We rented a car and headed West towards Isabela
city. We were driving up and down the hills, passing villages and
haciendas. It was like a sigh of relief. The genuine Puerto Rico, was
still there. With signs written in Spanish and home cooked meals,
staying away of the monstrosity of chain restaurants, soulless hotels
and tacky souvenir shops. High in the mountains we found Caguana Indigenous Ceremonial Park. It is considered to be the most important Taino Culture archeological site in the Antilles today. At the beginning of the 16th century there were between 20,000-50,000 Taino on the island.
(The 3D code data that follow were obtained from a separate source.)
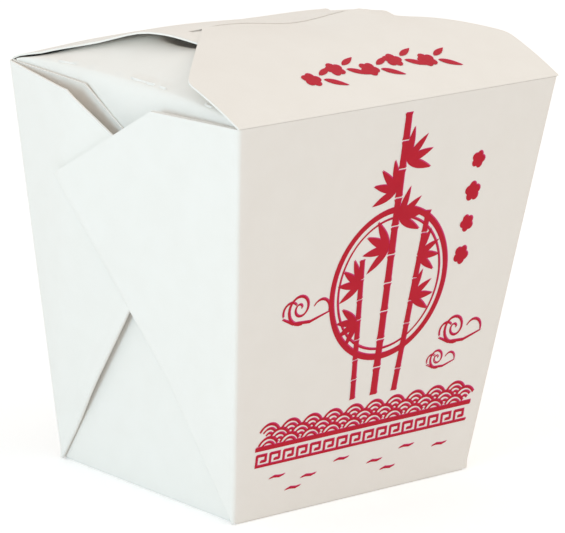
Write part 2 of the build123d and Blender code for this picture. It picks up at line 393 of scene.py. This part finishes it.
# The board is white, clay-coated paperboard: a satin coat, a faint mottle, fine fibres under
# the coat and a slow waviness from folding.
def fibre_grain():
    """Shared effect: mottle from 0 to 1 and a height for the bump, from fibres and waves."""
    tree = bpy.data.node_groups.new("fibre_grain", "ShaderNodeTree")
    face = tree.interface
    face.new_socket("Waviness", in_out="INPUT", socket_type="NodeSocketFloat").default_value = 1.0
    face.new_socket("Mottle", in_out="OUTPUT", socket_type="NodeSocketFloat")
    face.new_socket("Height", in_out="OUTPUT", socket_type="NodeSocketFloat")
    nodes, links = tree.nodes, tree.links
    given = nodes.new("NodeGroupInput")
    result = nodes.new("NodeGroupOutput")
    place = nodes.new("ShaderNodeTexCoord")

    def cloud(scale, detail, stretch=None):
        made = nodes.new("ShaderNodeTexNoise")
        made.inputs["Scale"].default_value = scale
        made.inputs["Detail"].default_value = detail
        if stretch:
            pull = nodes.new("ShaderNodeMapping")
            pull.inputs["Scale"].default_value = stretch
            links.new(place.outputs["Object"], pull.inputs["Vector"])
            links.new(pull.outputs[0], made.inputs["Vector"])
        else:
            links.new(place.outputs["Object"], made.inputs["Vector"])
        return made.outputs["Fac"]

    def maths(operation, *values):
        node = nodes.new("ShaderNodeMath")
        node.operation = operation
        for socket, value in zip(node.inputs, values):
            if isinstance(value, (int, float)):
                socket.default_value = value
            else:
                links.new(value, socket)
        return node.outputs[0]

    links.new(cloud(140, 6), result.inputs["Mottle"])
    waves = maths("MULTIPLY", cloud(28, 1), given.outputs["Waviness"])
    fibres = maths("MULTIPLY", cloud(2600, 2, (1, 1, 0.35)), 0.03)
    links.new(maths("ADD", waves, fibres), result.inputs["Height"])
    return tree


grain = fibre_grain()
board = bpy.data.materials.new("coated_board")
board.use_nodes = True
nodes = board.node_tree.nodes
links = board.node_tree.links
shader = nodes["Principled BSDF"]
shader.inputs["Specular IOR Level"].default_value = 0.35
texture = nodes.new("ShaderNodeGroup")
texture.node_tree = grain
tint = nodes.new("ShaderNodeValToRGB")
tint.color_ramp.elements[0].position = 0.3
tint.color_ramp.elements[0].color = (0.893, 0.851, 0.797, 1)
tint.color_ramp.elements[1].position = 0.7
tint.color_ramp.elements[1].color = (0.908, 0.868, 0.817, 1)
gloss = nodes.new("ShaderNodeMapRange")
gloss.inputs["To Min"].default_value = 0.42
gloss.inputs["To Max"].default_value = 0.58
bump = nodes.new("ShaderNodeBump")
bump.inputs["Strength"].default_value = 0.5
bump.inputs["Distance"].default_value = 0.9 * MM
links.new(texture.outputs["Mottle"], tint.inputs["Fac"])
links.new(texture.outputs["Mottle"], gloss.inputs["Value"])
links.new(texture.outputs["Height"], bump.inputs["Height"])
links.new(tint.outputs["Color"], shader.inputs["Base Color"])
links.new(gloss.outputs["Result"], shader.inputs["Roughness"])
links.new(bump.outputs["Normal"], shader.inputs["Normal"])
carton.data.materials.append(board)
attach(carton, "carton")
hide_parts("carton_body")

# The lid flap is the front part of the same sheet. It turns at the crease along the front
# wall's rim, arches back to the ridge, and its tongue goes down through the rear flap's slit.
TONGUE_TURN = radians(10.5)  # length of the tongue, as a turn about the crease
lid = Sheet()
lid_turns = np.linspace(0.012, 1, 41)
lid_y = HINGE[0] + (RIDGE[0] - HINGE[0]) * lid_turns
lid_half = smooth_low(np.full(41, TOP_HALF_WIDTH), TOP_HALF_WIDTH - (lid_y + 24) * 28 / 26, 2.0)
lid_x = columns[None, :] * lid_half[:, None]
lid_z = lid_height(lid_y)[:, None] - ridge_dip(lid_x, lid_y[:, None])
lid_grid = xyz(lid_x, lid_y[:, None], lid_z)
crease_start = lid_grid[0] * (1, 0, 0) + (0, HINGE[0] + 0.02, RIM + 0.04)
crease_corner = lid_grid[0] * (1, 0, 0) + (0, HINGE[0], WALL_HEIGHT + 0.15)
lid.add(bent(crease_start, crease_corner, lid_grid[0]))
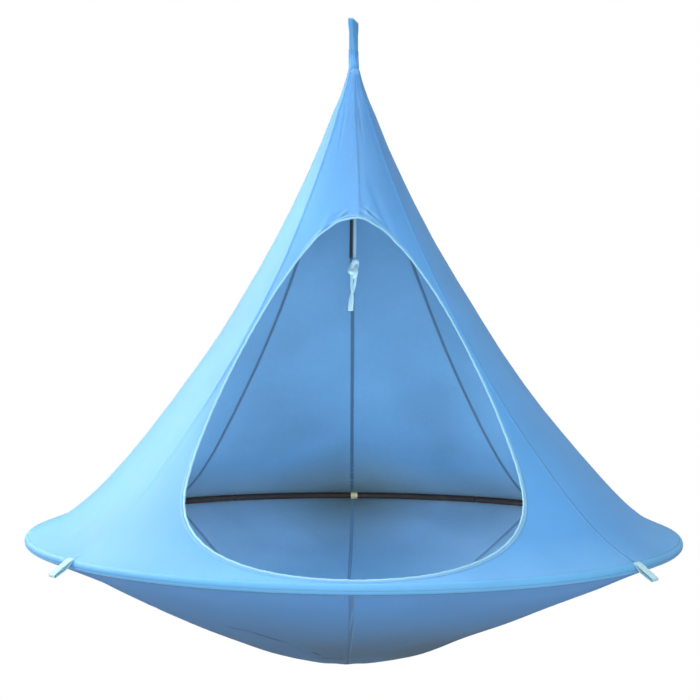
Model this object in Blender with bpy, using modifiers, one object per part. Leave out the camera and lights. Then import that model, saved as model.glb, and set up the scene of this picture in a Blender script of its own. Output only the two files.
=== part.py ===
# A round hanging tent: eight canopy gores and eight floor gores sewn to a band round a tube ring,
# a door with piped edge, a neck on a webbing strap with an eye, stay loops at the rim and a knotted
# tie inside. Metres, +Z up. The origin is the point in the strap's eye that a hook would touch, and
# the door faces -Y. Angles round the tent start at the door and run towards +X.
# Shapes are drawn in heights above the plane of the ring, and parenting puts them in place.
from math import asin, atan2, ceil, cos, pi, radians, sin, sqrt

import bmesh
import bpy
from mathutils import Matrix, Vector

# Ring
RING_RADIUS = 0.900
TUBE_RADIUS = 0.011
TUBE_WALL = 0.0015
TUBE_SIDES = 12
TUBE_SECTIONS = 6
SPIGOT_WALL = 0.0012
SPIGOT_LENGTH = 0.080
FACETS_PER_GORE = 6

# Fabric and the gaps that keep touching pieces apart
FABRIC = 0.002
CLEARANCE = 0.0003
SEAM_GAP = 0.0004

# Canopy, from the ring up to the neck
GORES = 8
NECK_HEIGHT = 1.354
NECK_RADIUS = 0.0186
CANOPY_RIM_ANGLE = radians(19.2)
CANOPY_RIM_PULL = 0.228
CANOPY_NECK_ANGLE = radians(16.2)
CANOPY_NECK_PULL = 0.587
CANOPY_ROWS = 18
DOOR_COLUMNS = 5

# Floor bowl, from the ring down to the flat patch
FLOOR_DEPTH = 0.357
PATCH_RADIUS = 0.110
FLOOR_RIM_ANGLE = radians(19.9)
FLOOR_RIM_PULL = 0.072
FLOOR_PATCH_ANGLE = radians(6.7)
FLOOR_PATCH_PULL = 0.201
FLOOR_ROWS = 8

# Door, as the outline seen from the front
DOOR_TOP = 0.872
DOOR_TOP_PULL = 0.166
DOOR_HALF_WIDTH = 0.395
DOOR_WIDEST_HEIGHT = 0.166
DOOR_PULL_UP = 0.174
DOOR_PULL_DOWN = 0.122
DOOR_SILL = 0.0039
DOOR_BOTTOM_PULL = 0.220
DOOR_FAN_HEIGHT = 0.780
DOOR_MARGIN = 0.014
DOOR_SAMPLES = 200
PIPING_RADIUS = 0.0035

# Tapes that tie the seams to the ring
TAPE_WIDTH = 0.025
TAPE_THICKNESS = 0.0015
TAPE_HALF_WRAP = radians(77)

# Stay loops at the rim
LOOP_WIDTH = 0.025
LOOP_LENGTH = 0.060
LOOP_PLY = 0.0018
LOOP_SLOT = 0.005
LOOP_DROOP = radians(30)
LOOP_TAPER_START = 0.003
LOOP_TAPER_END = 0.012
LOOP_ANGLES = {
    "front_right": radians(45),
    "back_right": radians(135),
    "back_left": radians(225),
    "front_left": radians(315),
}

# Strap and the gathered bundle that it passes through at the neck
STRAP_WIDTH = 0.030
STRAP_PLY = 0.0025
EYE_RADIUS = 0.007
EYE_TAPER = 0.025
STRAP_RISE = 0.1545
SLOT_BELOW_PIVOT = 0.0035

# Tie that hangs from the neck inside
CORD_RADIUS = 0.0045
STRAND_SPREAD = 0.0055
KNOT_TOP = 0.790
KNOT_SIZE = (0.030, 0.024, 0.060)
KNOT_ROUNDING = 0.005
TAIL_RADIUS = 0.0032
TAIL_TWIST_RADIUS = 0.0038
TAIL_LENGTH = 0.095
TAIL_TURN = pi
TAIL_POINTS = 12
CORD_STEP = 0.022

SHEET_OFFSET = TUBE_RADIUS + CLEARANCE + FABRIC / 2
DOOR_BOTTOM = SHEET_OFFSET * cos(CANOPY_RIM_ANGLE) + DOOR_SILL
GORE_ANGLE = 2 * pi / GORES
FACET_ANGLE = GORE_ANGLE / FACETS_PER_GORE
SHARP_ANGLE = radians(40)
HALVINGS = 50
NORMAL_STEP = 0.001
ARC_STEPS = 20
EYE_STEPS = 12
EYE_OUTSIDE_STEPS = 16
LOOP_FOLD_STEPS = 6
LOOP_TIP_STEPS = 10
LOOP_SLOT_STEPS = 8
CURVE_STEPS = 20
BALL_SIDES = 24
ROUNDING_STEPS = 3
SIDES = (
    "front_right",
    "right_front",
    "right_back",
    "back_right",
    "back_left",
    "left_back",
    "left_front",
    "front_left",
)
SECTION_NAMES = ("front", "front_right", "back_right", "back", "back_left", "front_left")
SPIGOT_NAMES = ("front_right", "right", "back_right", "back_left", "left", "front_left")
TIE_NAMES = ("front", "front_right", "right", "back_right", "back", "back_left", "left", "front_left")


def clear_scene():
    for thing in list(bpy.data.objects):
        bpy.data.objects.remove(thing)


def new_collection(name):
    made = bpy.data.collections.new(name)
    bpy.context.scene.collection.children.link(made)
    return made


def new_material(name, colour, roughness, metallic=0.0):
    made = bpy.data.materials.new(name)
    made.use_nodes = True
    shader = made.node_tree.nodes["Principled BSDF"]
    shader.inputs["Base Color"].default_value = (*colour, 1.0)
    shader.inputs["Roughness"].default_value = roughness
    shader.inputs["Metallic"].default_value = metallic
    return made


clear_scene()
PARTS = new_collection("hanging_tent")
CUTTERS = new_collection("cutters")
CUTTERS.hide_render = True

CANOPY_CLOTH = new_material("canopy_cloth", (0.20, 0.47, 0.80), 0.8)
FLOOR_CLOTH = new_material("floor_cloth", (0.12, 0.28, 0.50), 0.85)
BAND_CLOTH = new_material("band_cloth", (0.22, 0.50, 0.84), 0.8)
PIPING_CLOTH = new_material("piping_cloth", (0.60, 0.86, 1.00), 0.7)
WEBBING = new_material("webbing", (0.16, 0.40, 0.70), 0.75)
CORD_CLOTH = new_material("cord_cloth", (0.36, 0.68, 0.92), 0.8)
TAPE_CLOTH = new_material("tape_cloth", (0.50, 0.42, 0.32), 0.85)
RING_PAINT = new_material("ring_paint", (0.015, 0.012, 0.012), 0.4)
SPIGOT_STEEL = new_material("spigot_steel", (0.45, 0.45, 0.46), 0.35, 1.0)


def new_empty(name, parent, location):
    made = bpy.data.objects.new(name, None)
    PARTS.objects.link(made)
    made.parent = parent
    made.location = location
    return made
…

They were happily living their lives until the Spanish arrived. Within
30 years as a result of decease and slavery the number lowered to -
60. Spanish king ordered to save the lasting population, but the slavery
continued - ships from Africa started arriving. Then came the English,
and the Dutch…and…It hit me in the head while visiting museum of the
Americas that out of thousands of tribes who lived in Central and South
America only 22 survived European conquest. Some of them count 500
people.[5] Talking about dying cultures and disappearing languages. If there was ever the time to see it, it is now.
We took our shoes off, walked along the empty beach, the sun was setting down. Palm trees were rustling. The intense blue of the Caribbean water, the sky brightened with orange and pink. The taste of salt in my mouth after the stroke of waves had washed me back to the shore. The laughter of friends picking themselves up to jump into the ocean again and again.
The idea of owning your own time. The switch from - I want it now – to - I am, now.
K.
[2]
El Yunque is the only National Forest in PR. Did you know that the clouds and
the amount of rain over there is affected by Saharan Dust?
[3] Pictured above, Mallorca with ham and cheese is an equivalent
of American grilled cheese, but it’s served with sweet bread and powdered sugar
on top. So good!
[4] Quoting Wikipedia: La Perla
was established in the late 19th century. Initially, the area was the site of a
slaughterhouse because the law required them and homes of former slaves and
homeless non-white servants – as well as cemeteries
– to be established away from the main community center; in this case, outside
the city walls. Sometime after, some of the farmers and workers started living
around the slaughterhouse and shortly established their houses there.
[5] PS. Taino invented a game that
is really similar to modern football. Look at that Britain.